# Call kits



## gman2431 (Jun 25, 2014)

I wasn't sure if this is the right place or not for this, but it kinda seemed appropriate. If not, please move. 

I recently bought some kits from PSI, predator and a double reed duck, and was wondering if there was any tips for em?

Everything seems self explanatory and I actually have one predator done but it kinda sounds like crap. No one get excited, I will post pics. Lol

So I'm basically looking to see if the kits are as cheap as the cost or if there's some hot tip to making it sound better. 

I'm open to all advise and even sources for better quality kits if need be. I don't mind paying a little more for better quality since these will all be for myself, family and friends as gifts. 

Thanks!


----------



## Big Brad Va (Jun 25, 2014)

Sounds like you are talking about the open reed predator call style. I'm no help in that regard since I've yet to make one with a sound at all, let alone a bad sound. 

I've done some of the closed reed style calls and they are almost fool proof on the sound as long as you don't over "blade" the reed. They aren't as versital as open reeds, but are more user/beginner friendly.

Personally I would buy from http://thogamecallsstore.com for most call kits. Some of his stuff shows out of stock and when I called awhile back there was an issue just getting through. Not sure if that still is a problem

Reactions: Thank You! 1


----------



## ironman123 (Jun 25, 2014)

Just go to THOgamecalll forum and read about them. Great info there.

Reactions: Thank You! 1


----------



## JR Custom Calls (Jun 25, 2014)

I've never used call kits from PSI... Didn't even realize they had any. HUT products has good stuff IME... I use their cottontail and owl reeds and have had great results with them. For duck calls, if you're not going to make your own inserts, Echo inserts are pretty widely regarded as being top notch.

Reactions: Thank You! 1


----------



## SENC (Jun 26, 2014)

Part of the issue with calls is that everyone has their own taste... and how you blow (are your a grunter or a blower, high or low pressure, etc.) also makes a big difference. So a kit that sounds good to one may not to another - just as one callmaker's custom call will sound good to some and not others. I don't know anything about the PSI kits, but suspect they can be tweaked. I'd start with the reeds - try shortening them, dog earing them, or thinning them. Whatever you do, do incrementally and in VERY small amounts - tiny changes can make big differences. If you can't get sound that you want, try tweaking the toneboard by filing/sanding it to chance the radius - again, VERY small changes/reinsert reed/test/tweak further. As the toneboard changes, the reed may need to change, too. All this stuff is interconnected and codependent. You'll screw some up for sure by changing "too far", but you'll learn a lot about what impact certain modifications have on sound, lockup, screech, etc. - and maybe get the bug to make your own.


----------



## gman2431 (Jun 26, 2014)

Awesome, thanks for the replies!

Yes, this is the open reed predator from PSI. I think I kinda got what I paid for on this one...

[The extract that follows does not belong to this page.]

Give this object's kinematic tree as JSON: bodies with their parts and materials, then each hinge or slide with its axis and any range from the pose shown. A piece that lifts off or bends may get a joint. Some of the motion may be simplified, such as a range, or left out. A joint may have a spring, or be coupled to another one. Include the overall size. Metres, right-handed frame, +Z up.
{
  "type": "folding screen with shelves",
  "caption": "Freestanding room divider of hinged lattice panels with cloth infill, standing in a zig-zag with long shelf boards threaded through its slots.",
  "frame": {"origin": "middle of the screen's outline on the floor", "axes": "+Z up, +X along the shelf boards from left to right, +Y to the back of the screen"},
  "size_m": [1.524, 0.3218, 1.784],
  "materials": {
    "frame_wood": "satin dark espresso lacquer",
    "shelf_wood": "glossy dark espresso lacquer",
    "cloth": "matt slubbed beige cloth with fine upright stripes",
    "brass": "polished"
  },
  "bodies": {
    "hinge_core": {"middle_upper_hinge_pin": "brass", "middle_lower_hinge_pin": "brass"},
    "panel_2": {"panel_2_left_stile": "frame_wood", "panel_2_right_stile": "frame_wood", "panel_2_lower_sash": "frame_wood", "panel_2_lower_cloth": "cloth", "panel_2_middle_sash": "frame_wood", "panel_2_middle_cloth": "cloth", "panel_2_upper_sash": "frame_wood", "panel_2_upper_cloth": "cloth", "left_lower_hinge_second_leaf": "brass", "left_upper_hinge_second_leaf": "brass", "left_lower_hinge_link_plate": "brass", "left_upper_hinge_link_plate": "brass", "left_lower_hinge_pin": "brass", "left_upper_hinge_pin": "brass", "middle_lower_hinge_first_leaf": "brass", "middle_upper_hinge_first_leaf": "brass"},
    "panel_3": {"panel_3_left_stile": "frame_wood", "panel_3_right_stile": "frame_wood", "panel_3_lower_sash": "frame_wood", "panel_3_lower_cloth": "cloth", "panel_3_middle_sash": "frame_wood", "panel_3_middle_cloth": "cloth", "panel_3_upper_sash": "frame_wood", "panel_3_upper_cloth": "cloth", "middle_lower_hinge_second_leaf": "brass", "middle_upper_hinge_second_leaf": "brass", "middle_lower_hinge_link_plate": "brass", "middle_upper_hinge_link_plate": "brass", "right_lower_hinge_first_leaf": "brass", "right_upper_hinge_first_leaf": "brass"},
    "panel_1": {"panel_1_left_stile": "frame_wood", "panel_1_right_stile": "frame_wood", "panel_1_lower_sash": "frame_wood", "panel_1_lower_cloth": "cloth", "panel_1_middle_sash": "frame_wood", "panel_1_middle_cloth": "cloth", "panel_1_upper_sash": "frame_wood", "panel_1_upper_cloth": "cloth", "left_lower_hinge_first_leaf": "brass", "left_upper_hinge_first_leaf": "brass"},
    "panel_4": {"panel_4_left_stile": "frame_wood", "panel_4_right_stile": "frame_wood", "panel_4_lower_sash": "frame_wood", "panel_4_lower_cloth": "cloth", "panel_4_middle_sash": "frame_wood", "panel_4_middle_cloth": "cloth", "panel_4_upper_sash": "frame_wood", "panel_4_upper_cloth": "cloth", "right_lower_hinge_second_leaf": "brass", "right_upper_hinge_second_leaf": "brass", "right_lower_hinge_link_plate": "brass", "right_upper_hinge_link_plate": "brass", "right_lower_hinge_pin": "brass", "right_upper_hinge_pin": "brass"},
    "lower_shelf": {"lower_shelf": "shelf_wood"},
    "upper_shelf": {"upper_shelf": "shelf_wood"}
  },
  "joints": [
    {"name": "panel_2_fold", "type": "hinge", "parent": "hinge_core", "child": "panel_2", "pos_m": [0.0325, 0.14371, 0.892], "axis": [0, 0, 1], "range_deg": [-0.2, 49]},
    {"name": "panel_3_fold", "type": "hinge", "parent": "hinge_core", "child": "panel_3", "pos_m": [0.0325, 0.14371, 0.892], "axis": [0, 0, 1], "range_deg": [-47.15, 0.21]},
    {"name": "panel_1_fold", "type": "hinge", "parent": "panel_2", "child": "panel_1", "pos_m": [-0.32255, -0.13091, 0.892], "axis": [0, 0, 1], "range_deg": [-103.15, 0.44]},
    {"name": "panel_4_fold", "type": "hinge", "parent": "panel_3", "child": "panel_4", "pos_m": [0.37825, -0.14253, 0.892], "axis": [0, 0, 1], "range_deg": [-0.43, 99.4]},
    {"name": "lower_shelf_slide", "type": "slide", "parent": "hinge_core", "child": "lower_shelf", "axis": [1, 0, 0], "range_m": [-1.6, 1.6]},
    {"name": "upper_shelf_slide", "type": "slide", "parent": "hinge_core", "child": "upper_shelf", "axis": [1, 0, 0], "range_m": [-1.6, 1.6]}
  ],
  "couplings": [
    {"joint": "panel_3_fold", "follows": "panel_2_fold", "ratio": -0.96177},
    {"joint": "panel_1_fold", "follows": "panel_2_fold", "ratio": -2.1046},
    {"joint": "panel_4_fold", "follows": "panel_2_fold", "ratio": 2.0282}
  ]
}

What really struck me as odd is that I put it together and blew through it and not a sound. Suck on it and it kinda sounds like a duck getting mauled until you really suck on it then it's not terrible. I've never seen a call that you suck on instead of blow through. By touching the reed it seemed to make it squeel a little more so maybe I will go home and cut on the thing a little. 

I didn't glue it in yet, thank God, so if it's a joke I will only be out 5 bucks and return the rest of em. 

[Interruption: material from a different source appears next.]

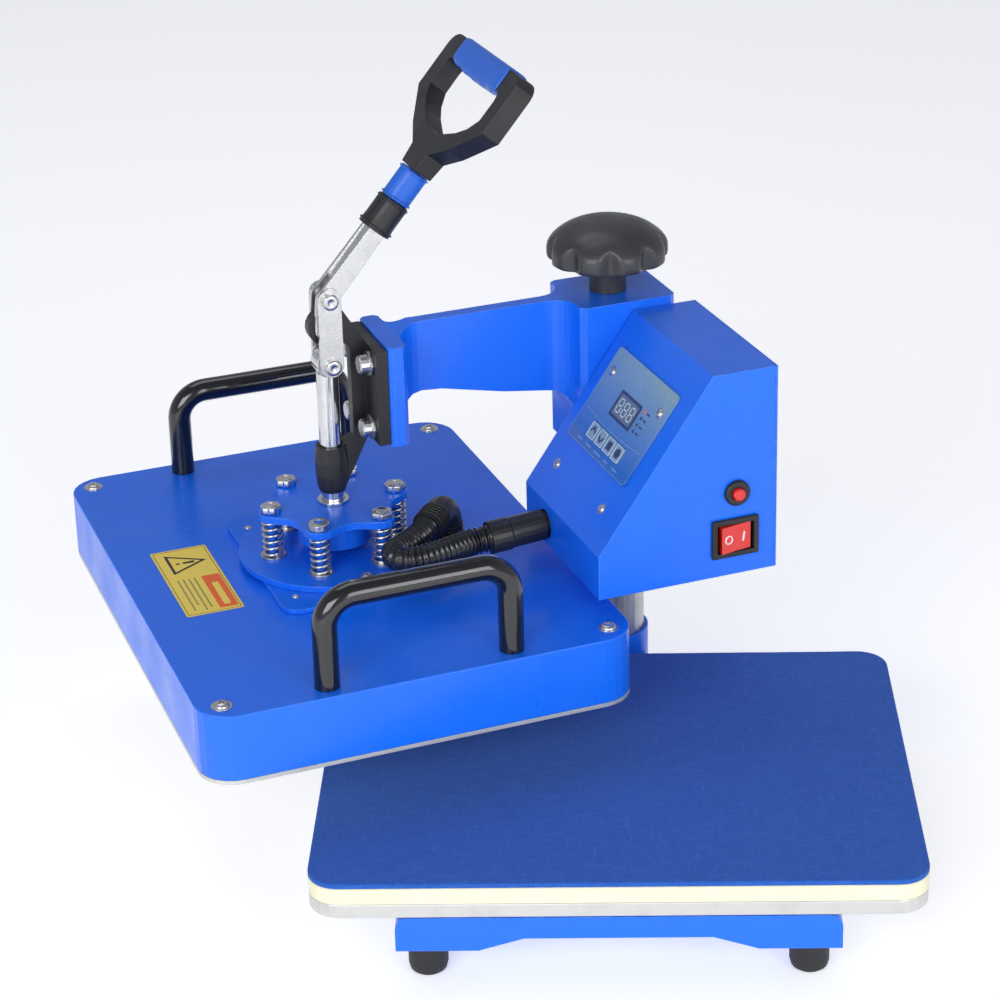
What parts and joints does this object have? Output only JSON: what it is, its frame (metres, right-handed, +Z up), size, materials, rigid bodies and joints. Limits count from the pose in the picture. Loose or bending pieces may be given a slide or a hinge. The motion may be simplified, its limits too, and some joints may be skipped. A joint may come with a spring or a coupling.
{
  "type": "heat press",
  "caption": "Swing-away heat press with a heated upper platen on a toggle lever, a side control box and a padded lower platen.",
  "frame": {"origin": "middle of the lower platen's felt work surface", "axes": "+Z up, +Y from the front of the lower platen back to the column, +X to the right"},
  "size_m": [0.5771, 0.4949, 0.5038],
  "materials": {
    "blue_paint": "gloss powder coat",
    "blue_felt": "felt, matte",
    "cream_silicone": "matte",
    "aluminium": "satin",
    "grey_steel": "satin",
    "chrome": "polished",
    "zinc": "zinc plated",
    "black_plastic": "satin",
    "black_casting": "semi-gloss",
    "black_gloss": "gloss",
    "black_rubber": "matte",
    "panel_film": "film",
    "key_film": "film",
    "red_switch": "gloss",
    "circuit_board": "matte",
    "blue_grip": "satin"
  },
  "bodies": {
    "base": {"base_frame": "blue_paint", "foot_front_left": "black_rubber", "foot_front_right": "black_rubber", "foot_rear_left": "black_rubber", "foot_rear_right": "black_rubber", "column": "grey_steel", "support_plate": "aluminium", "lower_platen": "aluminium", "silicone_pad": "cream_silicone", "felt_pad": "blue_felt"},
    "lift": {"lift_post": "chrome", "thrust_washer": "zinc"},
    "knob": {"adjusting_knob": "black_plastic", "adjusting_screw": "zinc"},
    "arm": {"swing_arm": "blue_paint", "toggle_bracket": "black_casting", "bracket_bolt_1": "zinc", "bracket_bolt_2": "zinc", "bracket_bolt_3": "zinc", "bracket_bolt_4": "zinc", "control_box": "blue_paint", "box_back": "blue_paint", "display_panel": "panel_film", "controller_board": "circuit_board", "switch_bezel": "black_plastic", "button_bezel": "black_plastic", "power_inlet": "black_plastic", "conduit_connector": "black_plastic", "conduit": "black_rubber"},
    "lever": {"lever_arm": "zinc", "toggle_pin": "zinc", "crank_pin": "zinc", "lever_socket": "black_plastic", "lever_collar": "blue_grip", "d_handle": "black_plastic", "grip_insert": "blue_grip"},
    "link": {"link_near": "zinc", "link_far": "zinc"},
    "plunger": {"plunger": "chrome", "plunger_washer": "chrome", "spring_plate": "blue_paint", "spring_1": "zinc", "spring_2": "zinc", "spring_3": "zinc", "spring_4": "zinc", "spring_5": "zinc", "spring_6": "zinc"},
    "heater": {"platen_cover": "blue_paint", "heating_plate": "aluminium", "raised_plate": "blue_paint", "mounting_disc": "blue_paint", "handle_near": "black_gloss", "handle_far": "black_gloss", "conduit_elbow": "black_plastic"},
    "rocker": {"power_rocker": "red_switch"},
    "button": {"reset_button": "red_switch"},
    "key_a": {"key_1": "key_film"},
    "key_b": {"key_2": "key_film"},
    "key_c": {"key_3": "key_film"},
    "key_d": {"key_4": "key_film"}
  },
  "joints": [
    {"name": "arm_height", "type": "slide", "parent": "base", "child": "lift", "axis": [0, 0, 1], "range_m": [0, 0.008]},
    {"name": "arm_swing", "type": "hinge", "parent": "lift", "child": "arm", "pos_m": [0, 0.2036, 0], "axis": [0, 0, 1], "range_deg": [-52, 67.8]},
    {"name": "knob_turn", "type": "hinge", "parent": "lift", "child": "knob", "pos_m": [0, 0.2036, 0], "axis": [0, 0, 1], "range_deg": [0, 1650]},
    {"name": "plunger_drop", "type": "slide", "parent": "arm", "child": "plunger", "axis": [0, 0, -1], "range_m": [0, 0.04]},
    {"name": "platen_float", "type": "slide", "parent": "plunger", "child": "heater", "axis": [0, 0, 1], "range_m": [0, 0.004], "stiffness_N_per_m": 30000, "deforming": ["spring_1", "spring_2", "spring_3", "spring_4", "spring_5", "spring_6"]},
    {"name": "lever_swing", "type": "hinge", "parent": "arm", "child": "lever", "pos_m": [-0.18851, 0.12667, 0.257], "axis": [0.3778, -0.9259, 0], "range_deg": [0, 176.2]},
    {"name": "link_swing", "type": "hinge", "parent": "lever", "child": "link", "pos_m": [-0.1874, 0.12712, 0.2775], "axis": [0.3778, -0.9259, 0], "range_deg": [-176.2, 0]},
    {"name": "power_switch", "type": "hinge", "parent": "arm", "child": "rocker", "pos_m": [0.07925, 0.06605, 0.1294], "axis": [0, 0, -1], "range_deg": [0, 13]},
    {"name": "reset_push", "type": "slide", "parent": "arm", "child": "button", "axis": [-0.3778, 0.9259, 0], "range_m": [0, 0.002], "stiffness_N_per_m": 500},
    {"name": "key_a_push", "type": "slide", "parent": "arm", "child": "key_a", "axis": [0.7525, 0.3071, -0.5826], "range_m": [0, 0.0005], "stiffness_N_per_m": 1000},
    {"name": "key_b_push", "type": "slide", "parent": "arm", "child": "key_b", "axis": [0.7525, 0.3071, -0.5826], "range_m": [0, 0.0005], "stiffness_N_per_m": 1000},
    {"name": "key_c_push", "type": "slide", "parent": "arm", "child": "key_c", "axis": [0.7525, 0.3071, -0.5826], "range_m": [0, 0.0005], "stiffness_N_per_m": 1000},
    {"name": "key_d_push", "type": "slide", "parent": "arm", "child": "key_d", "axis": [0.7525, 0.3071, -0.5826], "range_m": [0, 0.0005], "stiffness_N_per_m": 1000}
  ],
  "couplings": [
    {"joint": "knob_turn", "follows": "arm_height", "rad_per_m": 3590},
    {"joint": "lever_swing", "follows": "plunger_drop", "rad_per_m": 76.794},
    {"joint": "link_swing", "follows": "plunger_drop", "rad_per_m": -76.794}
  ]
}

I will also be checking out that other site and get a little better product next time. 

Thanks for the help everyone!


----------



## JR Custom Calls (Jun 26, 2014)

I can't imagine how an open reed would make a noise when you suck through it. You are biting down on the reed and blowing through the reed end, not the other end, right?


----------



## gman2431 (Jun 26, 2014)

Negative! Hahaha 

Boy this is a good one here! 

Ill go hide in the corner now... Lol

Reactions: Funny 1


----------



## JR Custom Calls (Jun 26, 2014)

Well, that might possibly have a little something to do with it haha. 

Trust me... Having never used some calls, I had to study them a bit to figure out how they worked. No shame in that.


----------



## gman2431 (Jun 26, 2014)

Ya know I wondered why my Lab even looked at me funny and walked away last night while I was outta wind sucking on that dam thing. LOL

Normally he's good for a reaction and wasn't amused. Probably thought "look at that idiot blowing on that call backwards, I'm going out under the shade tree"

Well thanks again and good thing I brought it up!hahaha

I'm open to all shots right now so fire away boys!

Reactions: Funny 1


----------



## bearmanric (Jun 26, 2014)

Looks like you are using the KO toneboard. Here is how I do open reeds. These have my RR2 toneboards. Barrel's do great with around a 2 inch barrel with a 5/'s or a little bigger exaust. Were the toneboard slope down use a lip or tooth. Doing wa wa wa wa back and forth with light pressure. Work the exaust end with your hands to put emotion into your call. Rick
Here is a YDD2 toneboard that I cnc machined at yellerdogs in Michigan. Makes awesome Howlers.
http://img.Rule #2/albums/v68/bearmanric/calls2003-43_zpsdb21ba1f.jpg

http://img.Rule #2/albums/v68/bearmanric/calls2001-73_zpsf6ca5b33.jpg
http://img.Rule #2/albums/v68/bearmanric/calls003-20.jpg

Reactions: Like 3 | Thank You! 1 | EyeCandy! 1


----------



## Bigdrowdy1 (Jun 26, 2014)

Nice Rick I really like plain simple lines in a call.


----------



## BrentWin (Jun 26, 2014)

Rick's toneboards are top notch. They are what I use for about 95% of my open reed calls.


----------



## gman2431 (Jun 26, 2014)

That top call is a stunner!

I will look up that company, I'm a big fan of buying products made in the home state. 

Thanks for the advise.

Reactions: Like 1


----------



## James (Jun 26, 2014)

gman2431 said:


> That top call is a stunner!
> 
> I will look up that company, I'm a big fan of buying products made in the home state.
> 
> Thanks for the advise.


If you want to try the best open reed IMO, just holler at Bearmanric, (Rick) his YDD toneboards are awesome.


----------